> _What the task asks_: Copy each line exactly. Leave nothing out.
*** Information shown ***
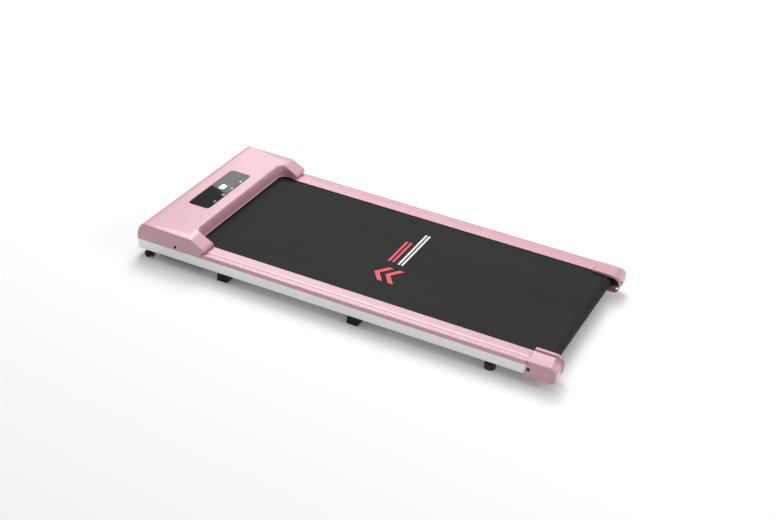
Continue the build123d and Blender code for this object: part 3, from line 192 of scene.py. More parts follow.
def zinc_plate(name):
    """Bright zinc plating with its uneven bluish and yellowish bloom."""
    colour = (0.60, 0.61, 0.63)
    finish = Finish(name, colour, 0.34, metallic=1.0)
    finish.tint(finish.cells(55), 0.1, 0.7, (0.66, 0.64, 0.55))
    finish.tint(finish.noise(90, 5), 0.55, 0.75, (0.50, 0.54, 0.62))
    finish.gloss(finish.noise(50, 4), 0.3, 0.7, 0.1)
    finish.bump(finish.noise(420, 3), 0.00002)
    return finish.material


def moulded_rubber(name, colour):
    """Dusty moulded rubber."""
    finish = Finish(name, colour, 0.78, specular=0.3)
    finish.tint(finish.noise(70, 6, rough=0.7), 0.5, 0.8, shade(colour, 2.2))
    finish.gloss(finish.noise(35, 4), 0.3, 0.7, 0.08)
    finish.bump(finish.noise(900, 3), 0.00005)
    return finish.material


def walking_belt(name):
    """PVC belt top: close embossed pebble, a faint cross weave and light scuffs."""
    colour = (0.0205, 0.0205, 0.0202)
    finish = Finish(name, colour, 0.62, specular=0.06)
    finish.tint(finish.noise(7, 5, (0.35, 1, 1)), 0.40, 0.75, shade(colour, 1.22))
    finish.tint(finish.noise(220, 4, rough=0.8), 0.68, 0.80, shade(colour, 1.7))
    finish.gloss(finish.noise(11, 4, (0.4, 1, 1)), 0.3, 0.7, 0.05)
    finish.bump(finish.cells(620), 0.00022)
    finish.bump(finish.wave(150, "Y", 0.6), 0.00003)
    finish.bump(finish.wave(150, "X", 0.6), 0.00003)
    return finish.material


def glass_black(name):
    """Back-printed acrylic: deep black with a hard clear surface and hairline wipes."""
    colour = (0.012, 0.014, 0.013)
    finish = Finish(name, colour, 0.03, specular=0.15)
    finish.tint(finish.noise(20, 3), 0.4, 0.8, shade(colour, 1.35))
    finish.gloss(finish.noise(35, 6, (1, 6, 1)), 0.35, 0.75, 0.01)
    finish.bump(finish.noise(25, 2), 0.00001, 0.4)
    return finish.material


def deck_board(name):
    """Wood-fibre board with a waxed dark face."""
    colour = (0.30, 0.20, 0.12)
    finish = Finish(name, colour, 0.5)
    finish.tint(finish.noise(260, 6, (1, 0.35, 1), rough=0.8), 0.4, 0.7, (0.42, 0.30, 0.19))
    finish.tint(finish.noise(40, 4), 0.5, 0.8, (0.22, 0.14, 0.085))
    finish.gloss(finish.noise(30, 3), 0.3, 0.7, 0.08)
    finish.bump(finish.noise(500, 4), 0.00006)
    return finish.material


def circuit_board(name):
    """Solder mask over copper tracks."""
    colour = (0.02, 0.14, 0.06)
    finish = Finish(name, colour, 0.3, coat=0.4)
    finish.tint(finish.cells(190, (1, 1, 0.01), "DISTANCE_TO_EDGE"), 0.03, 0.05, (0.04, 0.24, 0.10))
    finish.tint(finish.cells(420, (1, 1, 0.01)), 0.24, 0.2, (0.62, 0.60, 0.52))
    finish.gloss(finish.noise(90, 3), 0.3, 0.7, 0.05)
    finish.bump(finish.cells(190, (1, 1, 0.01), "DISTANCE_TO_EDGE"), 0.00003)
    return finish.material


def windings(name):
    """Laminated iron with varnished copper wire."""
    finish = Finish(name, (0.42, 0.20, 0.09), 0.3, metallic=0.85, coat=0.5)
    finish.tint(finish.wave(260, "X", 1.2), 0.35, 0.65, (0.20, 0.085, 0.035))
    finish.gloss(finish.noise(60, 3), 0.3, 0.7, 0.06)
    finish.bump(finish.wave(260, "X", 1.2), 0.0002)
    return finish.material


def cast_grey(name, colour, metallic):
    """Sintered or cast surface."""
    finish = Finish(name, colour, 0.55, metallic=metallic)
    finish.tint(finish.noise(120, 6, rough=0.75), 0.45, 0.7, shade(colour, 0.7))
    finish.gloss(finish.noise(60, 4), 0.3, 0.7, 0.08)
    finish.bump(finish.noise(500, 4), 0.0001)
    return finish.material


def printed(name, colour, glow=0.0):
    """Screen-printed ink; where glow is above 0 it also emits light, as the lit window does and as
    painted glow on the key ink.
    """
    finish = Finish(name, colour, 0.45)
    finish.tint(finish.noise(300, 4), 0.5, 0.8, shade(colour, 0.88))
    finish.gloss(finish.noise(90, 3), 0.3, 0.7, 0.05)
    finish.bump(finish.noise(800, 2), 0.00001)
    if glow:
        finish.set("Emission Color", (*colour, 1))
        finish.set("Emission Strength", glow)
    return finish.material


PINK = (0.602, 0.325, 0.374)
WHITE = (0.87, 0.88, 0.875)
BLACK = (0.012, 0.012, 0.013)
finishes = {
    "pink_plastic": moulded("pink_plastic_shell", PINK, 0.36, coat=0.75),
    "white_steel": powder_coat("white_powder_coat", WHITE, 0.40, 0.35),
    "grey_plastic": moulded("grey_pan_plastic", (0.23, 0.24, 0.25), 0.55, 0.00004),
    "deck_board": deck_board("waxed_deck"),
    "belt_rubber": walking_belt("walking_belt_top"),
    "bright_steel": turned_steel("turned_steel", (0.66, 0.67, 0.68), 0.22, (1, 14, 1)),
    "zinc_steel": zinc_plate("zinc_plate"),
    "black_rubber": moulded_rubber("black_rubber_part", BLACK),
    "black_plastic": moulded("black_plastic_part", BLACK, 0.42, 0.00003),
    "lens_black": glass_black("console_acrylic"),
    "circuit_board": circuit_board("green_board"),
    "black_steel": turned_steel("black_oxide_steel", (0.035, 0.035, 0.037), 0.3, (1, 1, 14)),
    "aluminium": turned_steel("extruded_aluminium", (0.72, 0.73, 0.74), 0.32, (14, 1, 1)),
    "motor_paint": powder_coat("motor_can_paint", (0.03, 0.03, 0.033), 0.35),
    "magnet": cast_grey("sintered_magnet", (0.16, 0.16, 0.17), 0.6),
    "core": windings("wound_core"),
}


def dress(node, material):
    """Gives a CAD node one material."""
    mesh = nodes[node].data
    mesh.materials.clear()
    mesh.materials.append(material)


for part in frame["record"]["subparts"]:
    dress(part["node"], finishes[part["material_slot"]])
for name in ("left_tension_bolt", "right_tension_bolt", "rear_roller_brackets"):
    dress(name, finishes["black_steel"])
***
> _Exercise solution_:
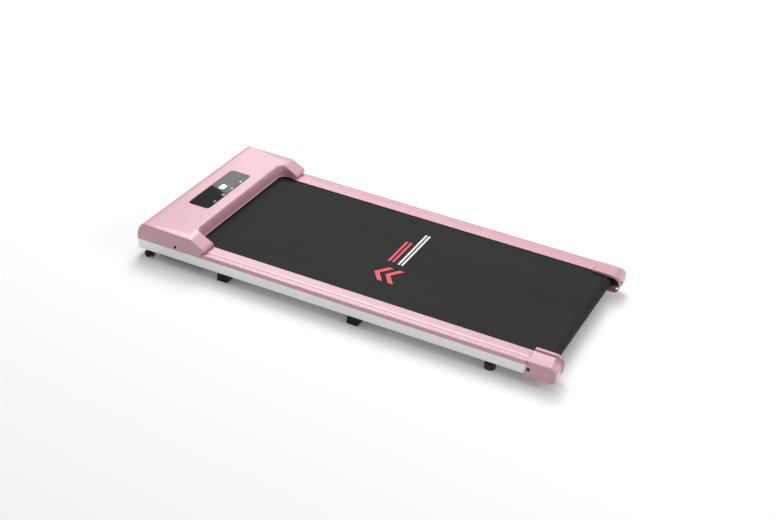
Continue the build123d and Blender code for this object: part 3, from line 192 of scene.py. More parts follow.
def zinc_plate(name):
    """Bright zinc plating with its uneven bluish and yellowish bloom."""
    colour = (0.60, 0.61, 0.63)
    finish = Finish(name, colour, 0.34, metallic=1.0)
    finish.tint(finish.cells(55), 0.1, 0.7, (0.66, 0.64, 0.55))
    finish.tint(finish.noise(90, 5), 0.55, 0.75, (0.50, 0.54, 0.62))
    finish.gloss(finish.noise(50, 4), 0.3, 0.7, 0.1)
    finish.bump(finish.noise(420, 3), 0.00002)
    return finish.material


def moulded_rubber(name, colour):
    """Dusty moulded rubber."""
    finish = Finish(name, colour, 0.78, specular=0.3)
    finish.tint(finish.noise(70, 6, rough=0.7), 0.5, 0.8, shade(colour, 2.2))
    finish.gloss(finish.noise(35, 4), 0.3, 0.7, 0.08)
    finish.bump(finish.noise(900, 3), 0.00005)
    return finish.material


def walking_belt(name):
    """PVC belt top: close embossed pebble, a faint cross weave and light scuffs."""
    colour = (0.0205, 0.0205, 0.0202)
    finish = Finish(name, colour, 0.62, specular=0.06)
    finish.tint(finish.noise(7, 5, (0.35, 1, 1)), 0.40, 0.75, shade(colour, 1.22))
    finish.tint(finish.noise(220, 4, rough=0.8), 0.68, 0.80, shade(colour, 1.7))
    finish.gloss(finish.noise(11, 4, (0.4, 1, 1)), 0.3, 0.7, 0.05)
    finish.bump(finish.cells(620), 0.00022)
    finish.bump(finish.wave(150, "Y", 0.6), 0.00003)
    finish.bump(finish.wave(150, "X", 0.6), 0.00003)
    return finish.material


def glass_black(name):
    """Back-printed acrylic: deep black with a hard clear surface and hairline wipes."""
    colour = (0.012, 0.014, 0.013)
    finish = Finish(name, colour, 0.03, specular=0.15)
    finish.tint(finish.noise(20, 3), 0.4, 0.8, shade(colour, 1.35))
    finish.gloss(finish.noise(35, 6, (1, 6, 1)), 0.35, 0.75, 0.01)
    finish.bump(finish.noise(25, 2), 0.00001, 0.4)
    return finish.material


def deck_board(name):
    """Wood-fibre board with a waxed dark face."""
    colour = (0.30, 0.20, 0.12)
    finish = Finish(name, colour, 0.5)
    finish.tint(finish.noise(260, 6, (1, 0.35, 1), rough=0.8), 0.4, 0.7, (0.42, 0.30, 0.19))
    finish.tint(finish.noise(40, 4), 0.5, 0.8, (0.22, 0.14, 0.085))
    finish.gloss(finish.noise(30, 3), 0.3, 0.7, 0.08)
    finish.bump(finish.noise(500, 4), 0.00006)
    return finish.material


def circuit_board(name):
    """Solder mask over copper tracks."""
    colour = (0.02, 0.14, 0.06)
    finish = Finish(name, colour, 0.3, coat=0.4)
    finish.tint(finish.cells(190, (1, 1, 0.01), "DISTANCE_TO_EDGE"), 0.03, 0.05, (0.04, 0.24, 0.10))
    finish.tint(finish.cells(420, (1, 1, 0.01)), 0.24, 0.2, (0.62, 0.60, 0.52))
    finish.gloss(finish.noise(90, 3), 0.3, 0.7, 0.05)
    finish.bump(finish.cells(190, (1, 1, 0.01), "DISTANCE_TO_EDGE"), 0.00003)
    return finish.material


def windings(name):
    """Laminated iron with varnished copper wire."""
    finish = Finish(name, (0.42, 0.20, 0.09), 0.3, metallic=0.85, coat=0.5)
    finish.tint(finish.wave(260, "X", 1.2), 0.35, 0.65, (0.20, 0.085, 0.035))
    finish.gloss(finish.noise(60, 3), 0.3, 0.7, 0.06)
    finish.bump(finish.wave(260, "X", 1.2), 0.0002)
    return finish.material


def cast_grey(name, colour, metallic):
    """Sintered or cast surface."""
    finish = Finish(name, colour, 0.55, metallic=metallic)
    finish.tint(finish.noise(120, 6, rough=0.75), 0.45, 0.7, shade(colour, 0.7))
    finish.gloss(finish.noise(60, 4), 0.3, 0.7, 0.08)
    finish.bump(finish.noise(500, 4), 0.0001)
    return finish.material


def printed(name, colour, glow=0.0):
    """Screen-printed ink; where glow is above 0 it also emits light, as the lit window does and as
    painted glow on the key ink.
    """
    finish = Finish(name, colour, 0.45)
    finish.tint(finish.noise(300, 4), 0.5, 0.8, shade(colour, 0.88))
    finish.gloss(finish.noise(90, 3), 0.3, 0.7, 0.05)
    finish.bump(finish.noise(800, 2), 0.00001)
    if glow:
        finish.set("Emission Color", (*colour, 1))
        finish.set("Emission Strength", glow)
    return finish.material


PINK = (0.602, 0.325, 0.374)
WHITE = (0.87, 0.88, 0.875)
BLACK = (0.012, 0.012, 0.013)
finishes = {
    "pink_plastic": moulded("pink_plastic_shell", PINK, 0.36, coat=0.75),
    "white_steel": powder_coat("white_powder_coat", WHITE, 0.40, 0.35),
    "grey_plastic": moulded("grey_pan_plastic", (0.23, 0.24, 0.25), 0.55, 0.00004),
    "deck_board": deck_board("waxed_deck"),
    "belt_rubber": walking_belt("walking_belt_top"),
    "bright_steel": turned_steel("turned_steel", (0.66, 0.67, 0.68), 0.22, (1, 14, 1)),
    "zinc_steel": zinc_plate("zinc_plate"),
    "black_rubber": moulded_rubber("black_rubber_part", BLACK),
    "black_plastic": moulded("black_plastic_part", BLACK, 0.42, 0.00003),
    "lens_black": glass_black("console_acrylic"),
    "circuit_board": circuit_board("green_board"),
    "black_steel": turned_steel("black_oxide_steel", (0.035, 0.035, 0.037), 0.3, (1, 1, 14)),
    "aluminium": turned_steel("extruded_aluminium", (0.72, 0.73, 0.74), 0.32, (14, 1, 1)),
    "motor_paint": powder_coat("motor_can_paint", (0.03, 0.03, 0.033), 0.35),
    "magnet": cast_grey("sintered_magnet", (0.16, 0.16, 0.17), 0.6),
    "core": windings("wound_core"),
}


def dress(node, material):
    """Gives a CAD node one material."""
    mesh = nodes[node].data
    mesh.materials.clear()
    mesh.materials.append(material)


for part in frame["record"]["subparts"]:
    dress(part["node"], finishes[part["material_slot"]])
for name in ("left_tension_bolt", "right_tension_bolt", "rear_roller_brackets"):
    dress(name, finishes["black_steel"])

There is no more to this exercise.